Dataset section
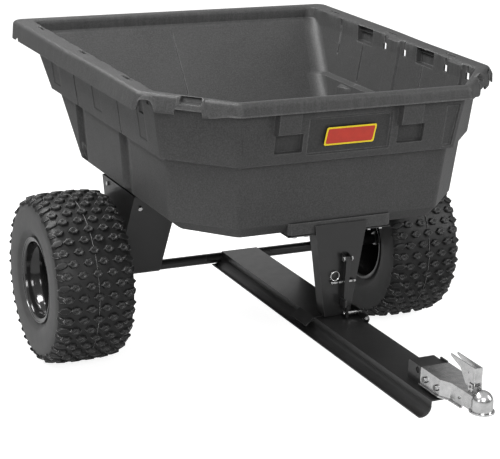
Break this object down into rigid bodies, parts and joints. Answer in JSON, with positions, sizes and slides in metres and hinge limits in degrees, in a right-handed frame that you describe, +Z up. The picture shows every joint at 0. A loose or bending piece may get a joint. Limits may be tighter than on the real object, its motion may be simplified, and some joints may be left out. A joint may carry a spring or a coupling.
{
  "type": "tow-behind dump cart",
  "caption": "Two-wheeled tow-behind dump cart: deep poly tub with a rolled rim, knobby tyres, pressed steel tongue and ball coupler.",
  "frame": {"origin": "on the ground, under the middle of the cart's length and width", "axes": "+Z up, the tongue points along -Y, +X across the cart along the axle"},
  "size_m": [1.462, 2.122, 1.0239],
  "materials": {
    "poly_tub": "pebbled moulded polyethylene",
    "label": "gloss label",
    "black_paint": "gloss black powder coat",
    "rim_paint": "gloss black",
    "tyre_rubber": "matte rubber",
    "valve_rubber": "matte",
    "bush_plastic": "natural nylon",
    "bare_steel": "drawn steel",
    "zinc": "bright zinc plate"
  },
  "bodies": {
    "chassis": {"tongue": "black_paint", "pivot_sleeve": "black_paint", "axle_shaft": "bare_steel", "axle_washers": "bare_steel", "cotter_pins": "bare_steel", "latch_saddle": "black_paint", "saddle_bolt": "zinc", "striker_rod": "zinc", "coupler_mount": "black_paint", "coupler_body": "zinc", "coupler_bolts": "zinc", "coupler_nuts": "zinc", "handle_pin": "zinc", "clamp_pin": "zinc", "chain_tab": "black_paint"},
    "tub_body": {"tub": "poly_tub", "badge": "label", "bracket_left": "black_paint", "bracket_right": "black_paint", "axle_tube_left": "black_paint", "axle_tube_right": "black_paint", "deck_bolts": "zinc", "deck_nuts": "zinc", "bracket_face_bolts": "zinc", "bracket_face_nuts": "zinc", "front_post": "black_paint", "post_mount_plate": "black_paint", "post_bolts": "zinc", "latch_clevis": "black_paint", "latch_pivot_bolt": "zinc", "pin_guides": "black_paint"},
    "wheel_left": {"tyre_left": "tyre_rubber", "rim_left": "rim_paint", "wheel_disc_left": "rim_paint", "hub_left": "rim_paint", "bushings_left": "bush_plastic", "valve_left": "valve_rubber"},
    "wheel_right": {"tyre_right": "tyre_rubber", "rim_right": "rim_paint", "wheel_disc_right": "rim_paint", "hub_right": "rim_paint", "bushings_right": "bush_plastic", "valve_right": "valve_rubber"},
    "lever": {"latch_lever": "black_paint"},
    "pin": {"lock_pin": "zinc"},
    "bail": {"pin_bail": "zinc"},
    "handle": {"coupler_handle": "zinc"},
    "clamp": {"ball_clamp": "zinc"}
  },
  "joints": [
    {"name": "tub_tip", "type": "hinge", "parent": "chassis", "child": "tub_body", "pos_m": [0, 0.473, 0.2794], "axis": [-1, 0, 0], "range_deg": [0, 66]},
    {"name": "wheel_left_spin", "type": "hinge", "parent": "chassis", "child": "wheel_left", "pos_m": [0, 0.473, 0.2794], "axis": [1, 0, 0], "continuous": true},
    {"name": "wheel_right_spin", "type": "hinge", "parent": "chassis", "child": "wheel_right", "pos_m": [0, 0.473, 0.2794], "axis": [1, 0, 0], "continuous": true},
    {"name": "latch_swing", "type": "hinge", "parent": "tub_body", "child": "lever", "pos_m": [0, -0.257, 0.497], "axis": [-1, 0, 0], "range_deg": [0, 35], "stiffness_Nm_per_rad": 0.15, "springref_deg": -34.38},
    {"name": "lock_pin_pull", "type": "slide", "parent": "tub_body", "child": "pin", "axis": [-1, 0, 0], "range_m": [0, 0.075]},
    {"name": "pin_bail_turn", "type": "hinge", "parent": "pin", "child": "bail", "pos_m": [-0.0185, -0.2457, 0.42], "axis": [1, 0, 0], "range_deg": [0, 100]},
    {"name": "coupler_handle_lift", "type": "hinge", "parent": "chassis", "child": "handle", "pos_m": [0, -0.989, 0.38], "axis": [1, 0, 0], "range_deg": [0, 50]},
    {"name": "ball_clamp_turn", "type": "hinge", "parent": "chassis", "child": "clamp", "pos_m": [0, -0.959, 0.338], "axis": [1, 0, 0], "range_deg": [0, 25]}
  ],
  "couplings": [
    {"joint": "ball_clamp_turn", "follows": "coupler_handle_lift", "ratio": 0.5}
  ]
}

Task to carry out
Output the whole listing above again, word for word.

Final answer
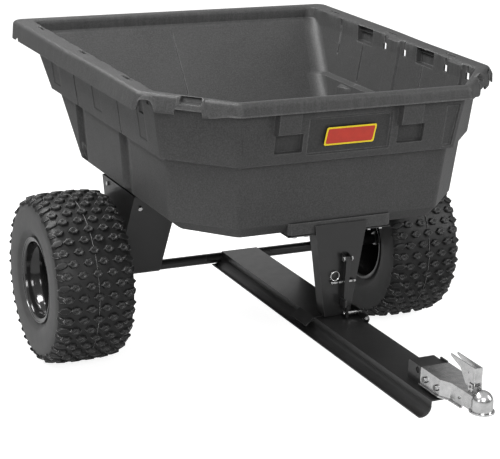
Break this object down into rigid bodies, parts and joints. Answer in JSON, with positions, sizes and slides in metres and hinge limits in degrees, in a right-handed frame that you describe, +Z up. The picture shows every joint at 0. A loose or bending piece may get a joint. Limits may be tighter than on the real object, its motion may be simplified, and some joints may be left out. A joint may carry a spring or a coupling.
{
  "type": "tow-behind dump cart",
  "caption": "Two-wheeled tow-behind dump cart: deep poly tub with a rolled rim, knobby tyres, pressed steel tongue and ball coupler.",
  "frame": {"origin": "on the ground, under the middle of the cart's length and width", "axes": "+Z up, the tongue points along -Y, +X across the cart along the axle"},
  "size_m": [1.462, 2.122, 1.0239],
  "materials": {
    "poly_tub": "pebbled moulded polyethylene",
    "label": "gloss label",
    "black_paint": "gloss black powder coat",
    "rim_paint": "gloss black",
    "tyre_rubber": "matte rubber",
    "valve_rubber": "matte",
    "bush_plastic": "natural nylon",
    "bare_steel": "drawn steel",
    "zinc": "bright zinc plate"
  },
  "bodies": {
    "chassis": {"tongue": "black_paint", "pivot_sleeve": "black_paint", "axle_shaft": "bare_steel", "axle_washers": "bare_steel", "cotter_pins": "bare_steel", "latch_saddle": "black_paint", "saddle_bolt": "zinc", "striker_rod": "zinc", "coupler_mount": "black_paint", "coupler_body": "zinc", "coupler_bolts": "zinc", "coupler_nuts": "zinc", "handle_pin": "zinc", "clamp_pin": "zinc", "chain_tab": "black_paint"},
    "tub_body": {"tub": "poly_tub", "badge": "label", "bracket_left": "black_paint", "bracket_right": "black_paint", "axle_tube_left": "black_paint", "axle_tube_right": "black_paint", "deck_bolts": "zinc", "deck_nuts": "zinc", "bracket_face_bolts": "zinc", "bracket_face_nuts": "zinc", "front_post": "black_paint", "post_mount_plate": "black_paint", "post_bolts": "zinc", "latch_clevis": "black_paint", "latch_pivot_bolt": "zinc", "pin_guides": "black_paint"},
    "wheel_left": {"tyre_left": "tyre_rubber", "rim_left": "rim_paint", "wheel_disc_left": "rim_paint", "hub_left": "rim_paint", "bushings_left": "bush_plastic", "valve_left": "valve_rubber"},
    "wheel_right": {"tyre_right": "tyre_rubber", "rim_right": "rim_paint", "wheel_disc_right": "rim_paint", "hub_right": "rim_paint", "bushings_right": "bush_plastic", "valve_right": "valve_rubber"},
    "lever": {"latch_lever": "black_paint"},
    "pin": {"lock_pin": "zinc"},
    "bail": {"pin_bail": "zinc"},
    "handle": {"coupler_handle": "zinc"},
    "clamp": {"ball_clamp": "zinc"}
  },
  "joints": [
    {"name": "tub_tip", "type": "hinge", "parent": "chassis", "child": "tub_body", "pos_m": [0, 0.473, 0.2794], "axis": [-1, 0, 0], "range_deg": [0, 66]},
    {"name": "wheel_left_spin", "type": "hinge", "parent": "chassis", "child": "wheel_left", "pos_m": [0, 0.473, 0.2794], "axis": [1, 0, 0], "continuous": true},
    {"name": "wheel_right_spin", "type": "hinge", "parent": "chassis", "child": "wheel_right", "pos_m": [0, 0.473, 0.2794], "axis": [1, 0, 0], "continuous": true},
    {"name": "latch_swing", "type": "hinge", "parent": "tub_body", "child": "lever", "pos_m": [0, -0.257, 0.497], "axis": [-1, 0, 0], "range_deg": [0, 35], "stiffness_Nm_per_rad": 0.15, "springref_deg": -34.38},
    {"name": "lock_pin_pull", "type": "slide", "parent": "tub_body", "child": "pin", "axis": [-1, 0, 0], "range_m": [0, 0.075]},
    {"name": "pin_bail_turn", "type": "hinge", "parent": "pin", "child": "bail", "pos_m": [-0.0185, -0.2457, 0.42], "axis": [1, 0, 0], "range_deg": [0, 100]},
    {"name": "coupler_handle_lift", "type": "hinge", "parent": "chassis", "child": "handle", "pos_m": [0, -0.989, 0.38], "axis": [1, 0, 0], "range_deg": [0, 50]},
    {"name": "ball_clamp_turn", "type": "hinge", "parent": "chassis", "child": "clamp", "pos_m": [0, -0.959, 0.338], "axis": [1, 0, 0], "range_deg": [0, 25]}
  ],
  "couplings": [
    {"joint": "ball_clamp_turn", "follows": "coupler_handle_lift", "ratio": 0.5}
  ]
}